A publicação citada acima, que compila títulos de Annie, infelizmente, não inclui L’autre fille — imprescindível a quem quer conhecer a produção desta autora. Trata-se de uma carta de amor que ela escreve à irmã que não conheceu e ficou sabendo da existência quando, ainda criança, ouviu a mãe dizer que “a outra era mais gentil que ela”. É um livro autobiográfico e extremamente sensível.
Imaginação
Sabemos que os romances resultam da liberdade de imaginar. As autobiografias são regidas pelo “pacto autobiográfico”, em conluio com a promessa de veracidade. Por sua vez, as autoficções são textos nos quais a incerteza e a ambiguidade são consideradas como paradigma criativo por seus autores e, ao mesmo tempo, estabelecem um verdadeiro desafio de interpretação aos leitores.
Penso que a autoficção permite a recriação, tendo como ferramentas a memória e a imaginação. A arte permitindo uma nova identidade. A arte, a memória, o tempo, a imaginação. A capacidade de imaginar, de criar, fazendo parte da realidade. A arte, qualquer forma de arte, é o apogeu da imaginação, da criatividade; é estranheza pronta para subverter padrões. A arte não deve se submeter a regras.
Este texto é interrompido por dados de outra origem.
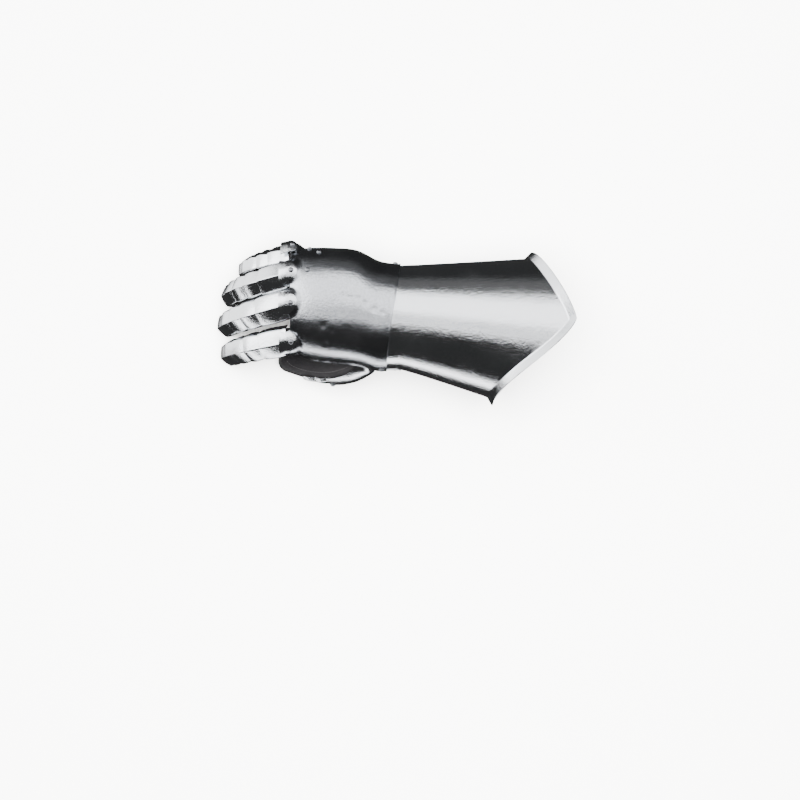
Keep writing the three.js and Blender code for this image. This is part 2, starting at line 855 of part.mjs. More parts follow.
function holeSolid(stack, spot) {
  const depth = 2 * (stack + rivetClearance) + rivetHeadHeight;
  const radius = rivetShankRadius + rivetClearance;
  const hole = new THREE.CylinderGeometry(radius, radius, depth, rivetSides);
  hole.rotateX(Math.PI / 2);
  hole.translate(0, 0, -stack / 2);
  return solidFrom(placeOnSurface(hole, spot));
}

// Assembly

const plates = new Map();
const lap = fitGap + lameWall;

function addPlate(name, grid, wall, closed = false) {
  plates.set(name, { geometry: sheetGeometry(grid, wall, closed), material: steel });
}

addPlate('cuff', cuffGrid(axisHeight), plateWall, true);
addPlate('hand_plate', handGrid(), plateWall);

const limbs = fingers.map(fingerLimb);
fingers.forEach((finger, number) => {
  const limb = limbs[number];
  const length = limb.curve.getLength();
  addPlate(`${finger.name}_knuckle_plate`, tongueGrid(finger), lameWall);
  const starts = [fingerStart + lameOverlap, ...lameEnds.map((share) => share * length)];
  lameEnds.forEach((_, lame) => {
    const tucked = lame === 0 ? 2 * fitGap : lap;
    const grid = lameGrid(limb, starts[lame], starts[lame + 1], tucked);
    addPlate(`${finger.name}_lame_${lame + 1}`, grid, lameWall);
  });
  addPlate(`${finger.name}_tip`, capGrid(limb, starts[lameEnds.length]), lameWall);
});

const thumb = thumbLimb();
const thumbLength = thumb.curve.getLength();
const thumbEnds = thumbPlateEnds.map((share) => share * thumbLength);
addPlate('thumb_base_plate', thumbBaseGrid(thumb), lameWall);
for (let lame = 1; lame < thumbEnds.length; lame += 1) {
  addPlate(`thumb_lame_${lame}`, lameGrid(thumb, thumbEnds[lame - 1], thumbEnds[lame], lap), lameWall);
}

plates.set('glove', { geometry: gloveGeometry([...limbs, thumb]), material: leather });

// Each rivet: the spot under its head, the sheets that it holds from the outside in, and how thick they are
const rivets = [];

function addRivet(name, spot, holds, stack, slack) {
  rivets.push({ name, spot, holds, stack, slack });
}

const tongueStack = lameWall + tongueGap + plateWall;
const wristStack = plateWall + fitGap + plateWall;
const tabStack = lap + plateWall;
const thumbStack = lap + lameWall + leatherGap + leatherWall;
for (const finger of fingers) {
  const spot = tongueSpot(-handLength, angleBeside(finger, -handLength, 0));
  const holds = [`${finger.name}_knuckle_plate`, 'hand_plate'];
  addRivet(`${finger.name}_rivet`, spot, holds, tongueStack, knuckleTailSlack);
}
for (const { name, setback, angle } of handRivets) {
  const spot = surfaceSpot(handSurface, handLength * (setback - 1), angle);
  addRivet(name, spot, ['hand_plate'], plateWall, rivetTailSlack);
}
for (const { name, angle } of wristRivets) {
  const spot = surfaceSpot(handSurface, handBackX(angle) - wristRivetInset, angle);
  addRivet(name, spot, ['hand_plate', 'cuff'], wristStack, wristTailSlack);
}
const tabSpot = thumbTabSpot(thumbTabX, thumbTabCentre);
addRivet('thumb_tab_rivet', tabSpot, ['thumb_base_plate', 'cuff'], tabStack, rivetTailSlack);
thumbRivetAngles.forEach((angle, number) => {
  const distance = thumbEnds[0] - thumbOverlap / 2;
  const frame = frameAt(thumb.curve, distance, thumb.roll);
  const normal = ringDirection(frame, angle);
  const point = frame.centre.clone().addScaledVector(normal, radiusAt(thumb, distance));
  const holds = ['thumb_base_plate', 'thumb_lame_1', 'glove'];
  addRivet(`thumb_rivet_${number + 1}`, { point, normal }, holds, thumbStack, rivetTailSlack);
});

for (const rivet of rivets) {
  for (const name of rivet.holds) {
    const plate = plates.get(name);
    plate.solid = (plate.solid ?? solidFrom(plate.geometry)).subtract(holeSolid(rivet.stack, rivet.spot));
  }
}

for (const [name, plate] of plates) {
  const geometry = plate.solid ? geometryFrom(plate.solid.simplify(sliverSize)) : plate.geometry;
  addPiece(name, geometry, plate.material);
}
for (const rivet of rivets) {
  addPiece(rivet.name, rivetGeometry(rivet), rivetSteel);
}

// The origin is the middle of the box on the surface that the gauntlet lies on
const box = new THREE.Box3().setFromObject(gauntlet);
const middle = box.getCenter(new THREE.Vector3());
gauntlet.position.set(-middle.x, -middle.y, -box.min.z);

export default gauntlet;
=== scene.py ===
# A right-hand steel gauntlet lying palm down on a pale table, seen from straight above
import math

import bmesh
import bpy
import numpy as np
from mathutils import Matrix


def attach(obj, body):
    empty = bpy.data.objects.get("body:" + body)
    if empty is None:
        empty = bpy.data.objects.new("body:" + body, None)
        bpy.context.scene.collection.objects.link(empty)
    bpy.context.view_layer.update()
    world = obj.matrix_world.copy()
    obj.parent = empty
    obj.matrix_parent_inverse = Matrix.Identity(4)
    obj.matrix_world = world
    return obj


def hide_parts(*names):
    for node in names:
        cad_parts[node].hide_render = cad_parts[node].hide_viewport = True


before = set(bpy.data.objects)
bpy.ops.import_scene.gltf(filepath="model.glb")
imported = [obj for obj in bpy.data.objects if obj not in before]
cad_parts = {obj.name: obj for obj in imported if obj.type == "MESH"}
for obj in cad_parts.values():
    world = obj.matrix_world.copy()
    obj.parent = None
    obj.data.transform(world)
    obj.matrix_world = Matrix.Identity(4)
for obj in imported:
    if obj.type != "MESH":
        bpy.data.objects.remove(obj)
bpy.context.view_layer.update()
print("frame loaded")

mm = 0.001  # sizes below are in millimetres, Blender works in metres

# How the gauntlet lies, shared by every piece
stance = {
    "lean": 8,  # degrees that the back of the hand leans to the little finger
    "axisHeight": 65.9775,  # the wrist axis over the table
    "shift": (6.7609, -2.1629, 0.0),  # from the wrist axis to the middle of the whole gauntlet
}
stock = {
    "plateWall": 1.2,
    "lameWall": 1.0,
    "leatherWall": 1.8,
    "fitGap": 0.35,
    "leatherGap": 0.6,
    "edgeRound": 0.3,  # how far the cut edges are filed round
}


def mix(a, b, share):
    return a + (b - a) * share


def unit(vectors):
    return vectors / np.maximum(np.linalg.norm(vectors, axis=-1, keepdims=True), 1e-12)


def dot(a, b):
    return np.sum(a * b, axis=-1)


def smooth(value, low, high):
    share = np.clip((value - low) / (high - low), 0, 1)
    return share * share * (3 - 2 * share)


def vec(x, y, z):
    return np.stack(np.broadcast_arrays(np.asarray(x, float), y, z), axis=-1)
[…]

Conforme diz Ferdinand Bardamu, narrador de Viagem ao fim da noite, do escritor francês Louis-Ferdinand Céline:
Quando não se tem imaginação, morrer não é nada; quando se tem, morrer é demais. É essa minha opinião. Nunca eu compreendera tantas coisas ao mesmo tempo. Ele, o coronel, jamais teve imaginação. Toda a desgraça desse homem veio daí, sobretudo a nossa. Era eu portanto o único a ter a imaginação da morte naquele regimento?
Literatura e fotografia, a imagem e o imaginário. Imaginar é fotografar, imaginar para fotografar. Mas, na maioria das vezes, a fotografia documenta, e poucas coisas são tão desprovidas de imaginação quanto um documento. Annie Ernaux documenta mais de seis décadas, com supostas fotos e marcantes textos. Textos tristes.
A tradução de Marília Garcia me faz perguntar a razão de traduzir certos títulos e outros não, por exemplo: Líamos escondidos, Bonjour tristesse e os Três ensaios sobre a teoria da sexualidade. Detalhe que pode ser respondido simplesmente como “uma opção estética”. O que não deixa de ser estranho.